**COLLECTED MATERIAL:**

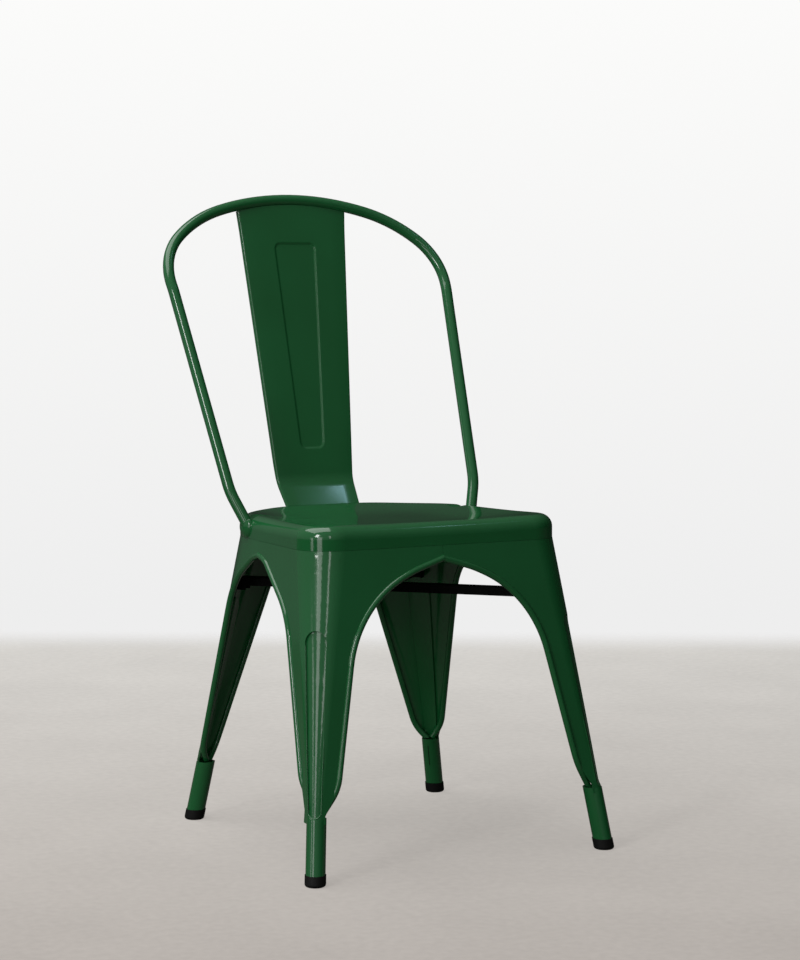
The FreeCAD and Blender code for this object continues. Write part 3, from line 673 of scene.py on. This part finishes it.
# %% [markdown]
# The paper is matt, a little paler in the distance, and has a soft wear of wide clouds
# and fine grain. Fully lit, it would show darker shadows than the photograph has. So
# about two thirds of what the camera sees of it is its plain colour, and only the rest
# is lit. The light that it throws back on the chair comes from a darker grey, because
# most of a real studio floor lies outside the lamps.

# %% Floor paper
FLOOR_NEAR_COLOUR = "#BDB6B0"
FLOOR_FAR_COLOUR = "#E7E4DF"
BOUNCE = "#6E6B66"
EVEN_SHARE = 0.65
CLOUD_WIDTH = 0.22
GRAIN_WIDTH = 0.012
FADE = 0.30
PALER_FROM = -0.8
PALER_TO = 1.5
WEAR_LOW = 0.94
WEAR_HIGH = 1.06

floor_finish = new_material("matt_studio_paper")
tree = floor_finish.node_tree
place = add_node(tree, "ShaderNodeTexCoord").outputs["Object"]
depth = add_node(tree, "ShaderNodeVectorMath", {"operation": "DOT_PRODUCT"}, {0: place, 1: level_ahead})
fade = add_node(tree, "ShaderNodeMapRange", {"interpolation_type": "SMOOTHSTEP"}, {
    "Value": depth.outputs["Value"], "From Min": FLOOR_FAR - FADE, "From Max": FLOOR_FAR})
distance = add_node(tree, "ShaderNodeMapRange", inputs={
    "Value": depth.outputs["Value"], "From Min": PALER_FROM, "From Max": PALER_TO})
paper = add_node(tree, "ShaderNodeMix", {"data_type": "RGBA"}, {
    "Factor": distance.outputs["Result"], "A": linear(FLOOR_NEAR_COLOUR), "B": linear(FLOOR_FAR_COLOUR)})
path = add_node(tree, "ShaderNodeLightPath")
shown = add_node(tree, "ShaderNodeMix", {"data_type": "RGBA"}, {
    "Factor": path.outputs["Is Camera Ray"], "A": linear(BOUNCE), "B": paper.outputs[2]})
clouds = add_node(tree, "ShaderNodeTexNoise", inputs={
    "Vector": place, "Scale": 1 / CLOUD_WIDTH, "Detail": 4.0})
grain = add_node(tree, "ShaderNodeTexNoise", inputs={
    "Vector": place, "Scale": 1 / GRAIN_WIDTH, "Detail": 2.0})
wear = add_node(tree, "ShaderNodeMath", {"operation": "ADD"}, {
    0: clouds.outputs["Fac"], 1: grain.outputs["Fac"]})
tone = add_node(tree, "ShaderNodeMapRange", inputs={
    "Value": wear.outputs["Value"], "From Min": 0.6, "From Max": 1.4,
    "To Min": WEAR_LOW, "To Max": WEAR_HIGH})
lit_colour = add_node(tree, "ShaderNodeVectorMath", {"operation": "SCALE"}, {
    0: shown.outputs[2], "Scale": tone.outputs["Result"]})
even_colour = add_node(tree, "ShaderNodeVectorMath", {"operation": "SCALE"}, {
    0: paper.outputs[2], "Scale": tone.outputs["Result"]})
lit = add_node(tree, "ShaderNodeBsdfDiffuse", inputs={"Color": lit_colour.outputs["Vector"]})
even = add_node(tree, "ShaderNodeEmission", inputs={"Color": even_colour.outputs["Vector"]})
share = add_node(tree, "ShaderNodeMath", {"operation": "MULTIPLY"}, {
    0: path.outputs["Is Camera Ray"], 1: EVEN_SHARE})
matt = add_node(tree, "ShaderNodeMixShader", inputs={
    0: share.outputs["Value"], 1: lit.outputs["BSDF"], 2: even.outputs["Emission"]})
clear = add_node(tree, "ShaderNodeBsdfTransparent")
edge = add_node(tree, "ShaderNodeMixShader", inputs={
    0: fade.outputs["Result"], 1: matt.outputs["Shader"], 2: clear.outputs["BSDF"]})
add_node(tree, "ShaderNodeOutputMaterial", inputs={"Surface": edge.outputs["Shader"]})
floor.data.materials.append(floor_finish)
print("floor fades over", FADE, "m")

# %% [markdown]
# Gloss paint is a dark mirror, so what stands round the chair matters as much as the
# lamps. A picture of a real studio could be wrapped round it, but then no part of the
# room could be made brighter by itself. Here the room is bright above and to the left of
# the camera and dim behind and to the right of the chair. The camera sees a pale wall in
# its place, a little brighter towards the top.

# %% Room and wall
WALL_LOW = "#EEEEEE"
WALL_HIGH = "#FBFBFA"
WALL_FROM = -0.14
WALL_TO = 0.1
ROOM_BRIGHT = 0.31
ROOM_DIM = 0.015
ROOM_FROM = -0.55
ROOM_TO = 1.0

world = bpy.data.worlds.new("studio_room")
bpy.context.scene.world = world
world.use_nodes = True
tree = world.node_tree
tree.nodes.clear()
direction = add_node(tree, "ShaderNodeTexCoord").outputs["Generated"]
bright_side = (level_right * -0.6 - level_ahead * 0.45 + Vector((0, 0, 0.75))).normalized()
toward = add_node(tree, "ShaderNodeVectorMath", {"operation": "DOT_PRODUCT"}, {0: direction, 1: bright_side})
level = add_node(tree, "ShaderNodeMapRange", {"interpolation_type": "SMOOTHSTEP"}, {
    "Value": toward.outputs["Value"], "From Min": ROOM_FROM, "From Max": ROOM_TO,
    "To Min": ROOM_DIM, "To Max": ROOM_BRIGHT})
height = add_node(tree, "ShaderNodeSeparateXYZ", inputs={"Vector": direction})
wall_share = add_node(tree, "ShaderNodeMapRange", inputs={
    "Value": height.outputs["Z"], "From Min": WALL_FROM, "From Max": WALL_TO})
wall = add_node(tree, "ShaderNodeMix", {"data_type": "RGBA"}, {
    "Factor": wall_share.outputs["Result"], "A": linear(WALL_LOW), "B": linear(WALL_HIGH)})
path = add_node(tree, "ShaderNodeLightPath")
seen = add_node(tree, "ShaderNodeBackground", inputs={"Color": wall.outputs[2], "Strength": 1.0})
room = add_node(tree, "ShaderNodeBackground", inputs={
    "Color": (1, 1, 1, 1), "Strength": level.outputs["Result"]})
choice = add_node(tree, "ShaderNodeMixShader", inputs={
    0: path.outputs["Is Camera Ray"], 1: room.outputs["Background"], 2: seen.outputs["Background"]})
add_node(tree, "ShaderNodeOutputWorld", inputs={"Surface": choice.outputs["Shader"]})
print("room", ROOM_DIM, "to", ROOM_BRIGHT)

# %% [markdown]
# Gloss paint also shows its lamps, so each soft box stands where a highlight of the
# photograph needs it. They could be moved about until it looks right. It is quicker to
# mirror the camera's line of sight at the metal, because it then points to the lamp.
# Four upright boxes stand three metres off. The high one draws the line down the hoop's
# left tube, the tall one the lines on the front leg, the thin one catches edges that
# face the camera and the low one lights the foot. A wide box overhead lights the floor
# and gives the soft shadows beside the feet.

# %% Lamps
LAMP_DISTANCE = 3.0
LAMP_AIM = Vector((0, 0, 0.4))
KEY_BOXES = (
    # name, degrees left of the camera, height of its middle, width, height, watts
    ("high_key_box", 36, 1.90, 0.55, 1.10, 25),
    ("tall_key_box", 26, 0.75, 0.75, 1.3, 7.0),
    ("thin_key_box", -5, 1.50, 0.24, 1.2, 2.6),
    ("low_side_box", 50, 0.50, 0.40, 0.8, 2),
)
OVERHEAD_HEIGHT = 2.6
OVERHEAD_SIZE = 2.0
OVERHEAD_POWER = 31


def soft_box(name, place, target, width, height, power):
    data = bpy.data.lights.new(name, "AREA")
    data.shape = "RECTANGLE"
    data.size = width
    data.size_y = height
    data.energy = power
    lamp = bpy.data.objects.new(name, data)
    bpy.context.collection.objects.link(lamp)
    lamp.location = place
    lamp.rotation_euler = (target - place).to_track_quat("-Z", "Y").to_euler()
    return lamp


for name, degrees, middle, width, height, power in KEY_BOXES:
    turn = math.radians(degrees)
    around = level_ahead * -math.cos(turn) - level_right * math.sin(turn)
    soft_box(name, around * LAMP_DISTANCE + Vector((0, 0, middle)), LAMP_AIM, width, height, power)
overhead = level_right * -0.9 - level_ahead * 0.1 + Vector((0, 0, OVERHEAD_HEIGHT))
soft_box("overhead_box", overhead, Vector((0, 0, 0)), OVERHEAD_SIZE, OVERHEAD_SIZE, OVERHEAD_POWER)
print(len(KEY_BOXES) + 1, "soft boxes lit")

# %% [markdown]
# The bent foot of the back panel shows a small, cool patch of light, as from a high
# window. Its place could be found by trial. It is shorter to work it out: the lamp hangs
# where that spot on the metal, used as a mirror, sends the camera's line of sight.

# %% Skylight on the panel's foot
GLINT_SPOT = Vector((0.0480, 0.160, 0.4435))
SKYLIGHT_COLOUR = "#A8D4E6"
SKYLIGHT_DISTANCE = 2.2
SKYLIGHT_WIDTH = 0.06
SKYLIGHT_HEIGHT = 0.08
SKYLIGHT_POWER = 0.17

foot_normal = Vector((0, -1, LOWER_LEAN)).normalized()
to_camera = (CAMERA_PLACE - GLINT_SPOT).normalized()
mirrored = 2 * foot_normal.dot(to_camera) * foot_normal - to_camera
skylight = soft_box("small_skylight", GLINT_SPOT + mirrored * SKYLIGHT_DISTANCE, GLINT_SPOT,
                    SKYLIGHT_WIDTH, SKYLIGHT_HEIGHT, SKYLIGHT_POWER)
skylight.data.color = linear(SKYLIGHT_COLOUR)[:3]
print("skylight at", skylight.location)

# %% [markdown]
# The Standard view shows each colour about as it is written, where a film-like view
# would soften it. Last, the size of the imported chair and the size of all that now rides
# on it are written side by side, which shows that nothing added stands out past the
# chair.

# %% Finish
bpy.context.scene.view_settings.view_transform = "Standard"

**AIM:** Lines from the beginning of the data above through the line containing "# most of a" are to be returned exactly, and no others.

**ANSWER TO THIS TASK:**
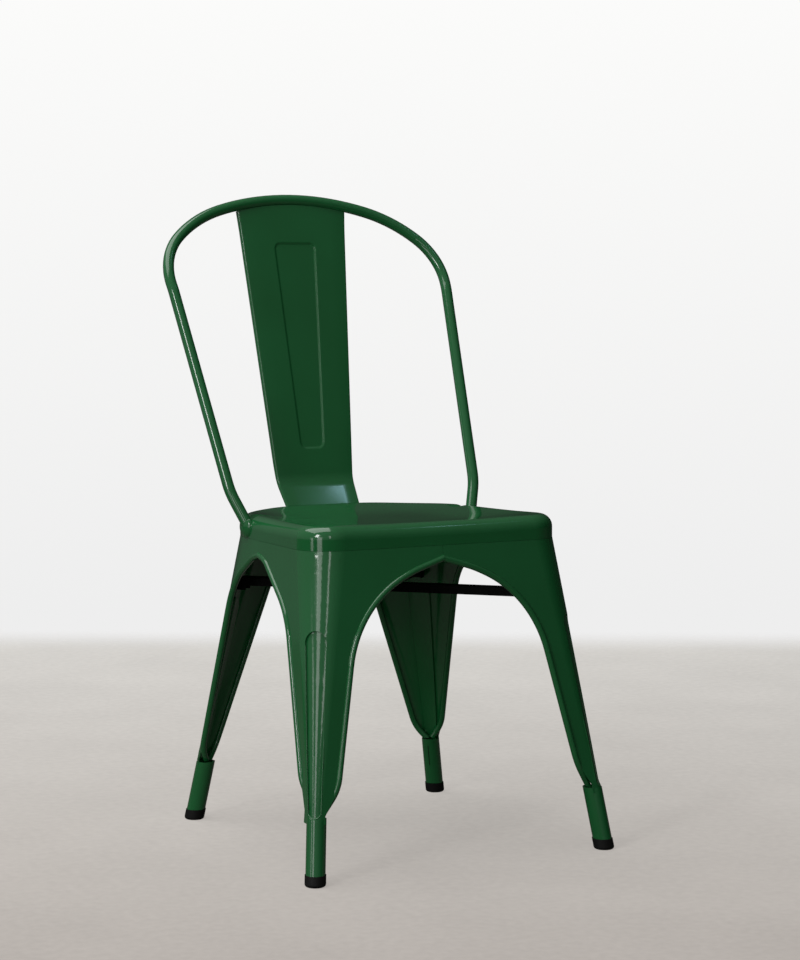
The FreeCAD and Blender code for this object continues. Write part 3, from line 673 of scene.py on. This part finishes it.
# %% [markdown]
# The paper is matt, a little paler in the distance, and has a soft wear of wide clouds
# and fine grain. Fully lit, it would show darker shadows than the photograph has. So
# about two thirds of what the camera sees of it is its plain colour, and only the rest
# is lit. The light that it throws back on the chair comes from a darker grey, because
# most of a real studio floor lies outside the lamps.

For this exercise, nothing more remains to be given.